Durante alguns dias, as forças do Kremlin montaram um acampamento nos arredores da aldeia, "junto a uma fábrica de açúcar", especifica. "Eles roubavam a produção dos agricultores, veículos pesados." Conta que pouco depois da guerra começar a aldeia ficou sem eletricidade e sem rede móvel. "Mas eu consegui encontrar um lugar onde havia rede e ia para lá uma vez por dia para dizer ao meu filho que estava viva."

Cansada do barulho de bombas e tiros de artilharia, Ludmila decidiu fugir juntamente com o marido e uma tia. O destino foi a cidade de Mykolaiv: "Pensávamos que aqui seria mais calmo." Mas quando a encontrámos já procurava um novo destino: "Assistimos a um inferno tal que neste momento só o barulho das bombas nos assusta. E na verdade também já chegou até aqui." Na manhã em que falámos com a mulher, o bairro operário de Mykolaiv onde se refugiara foi acordado pelo estrondo de um rocket russo. "Estávamos a dormir. Ouvimos um estrondo tão forte como se tivesse acontecido dentro de casa." Para esta noite já encontrou um abrigo seguro. "Só estão lá pessoas que viveram esse inferno", conta ainda a tremer, horas depois da explosão matinal: "Sabe, as pessoas que não viveram/assistiram a isto não vão entender."
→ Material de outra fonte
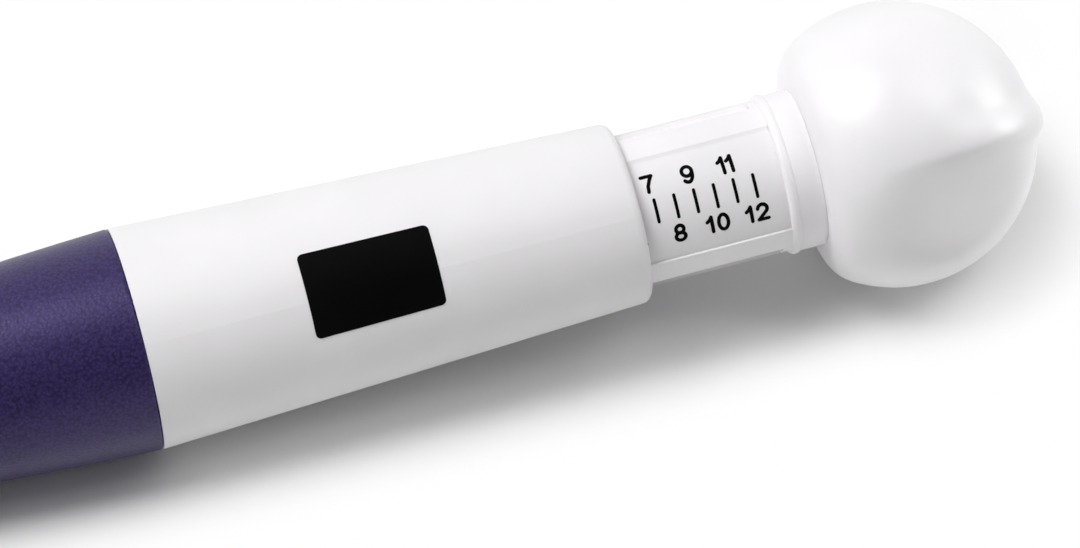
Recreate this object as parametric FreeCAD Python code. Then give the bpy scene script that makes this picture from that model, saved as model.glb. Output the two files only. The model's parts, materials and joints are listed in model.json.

Depois de dois dias nos corredores da burocracia, Ludmila conseguiu o estatuto de deslocada. Mas na última semana os ataques russos a Mykolaiv intensificaram-se e ela diz que já não se sente segura. Quer deixar o país, mas primeiro tem que resolver a situação legal da tia: "A casa dela foi atingida por uma bomba e perdeu todos os documentos, está sem passaporte, sem nada. Temos recebido apoio da Cruz Vermelha, mas temos muito medo. Lançaram tudo sobre nós. Todo o tipo de explosivos que havia para lançar foi lançado sobre nós e dispararam todo o tipo de artilharia que havia para disparar. Não sei como vou fazer, mas não podemos continuar aqui", conclui, antes de se afastar em passo apressado.